Richard F. Davet, pro se. William D. Mason, Cuyahoga County Prosecuting Attorney, and Charles E. Hannan, Assistant Prosecuting Attorney, for appellee.

Per Curiam.

{¶ 1} We affirm the judgment denying the application of appellant, Richard F. Davet, for reconsideration of the dismissal of his complaint for a writ of prohibition to prevent appellee, Cuyahoga County Court of Common Pleas Judge Kathleen Ann Sutula, from issuing any further orders in a foreclosure action and for a writ of mandamus to compel Judge Sutula to vacate all orders, entries, and other process issued in the case. Davet's motion was “a nullity because his [prohibition] action was filed originally in the court of appeals, rendering App.R. 26(A) inapplicable.” See State ex rel. Washington v. Crush, 106 Ohio St.3d 60, 2005–Ohio–3675, 831 N.E.2d 432, ¶ 5; see also App.R. 26(A)(1) (detailing the procedure for applications for reconsideration “of any cause or motion submitted on appeal ” filed in courts of appeals [emphasis added] ).

{¶ 2} We also affirm the judgments of the court of appeals denying Davet's applications for en banc consideration and to certify a conflict to this court.
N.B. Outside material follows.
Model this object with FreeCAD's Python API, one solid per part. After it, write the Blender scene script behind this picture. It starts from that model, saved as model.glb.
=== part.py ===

Any conflict concerning the issue of standing in a foreclosure action recognized by the court of appeals in its decision dismissing Davet's complaint for writs of prohibition and mandamus was not dispositive of the case because the court of appeals held that he had an adequate remedy in the ordinary course of law by way of appeal, which rendered relief through an original action inappropriate. 8th Dist. No. 96548, 2011–Ohio–2803, ¶ 9; see also App.R. 26(A)(2) (“Consideration en banc is not favored and will not be ordered unless necessary to secure or maintain uniformity of decision within the district on an issue that is dispositive in the case in which the application is filed”).

{¶ 3} The court of appeals did not need to address the merits of Davet's jurisdictional claim—and it did not—because its jurisdiction in the writ case was “limited to determining whether jurisdiction is patently and unambiguously lacking.” State ex rel. Mason v. Burnside, 117 Ohio St.3d 1, 2007–Ohio–6754, 881 N.E.2d 224, ¶ 12.

{¶ 4} Davet's notice of appeal, filed here on September 1, 2011, also appealed from the court of appeals' dismissal of his complaint on June 7, 2011. This portion of his appeal, on the merits of the dismissal itself, is dismissed as having been untimely filed.

Appeal dismissed in part and judgments affirmed.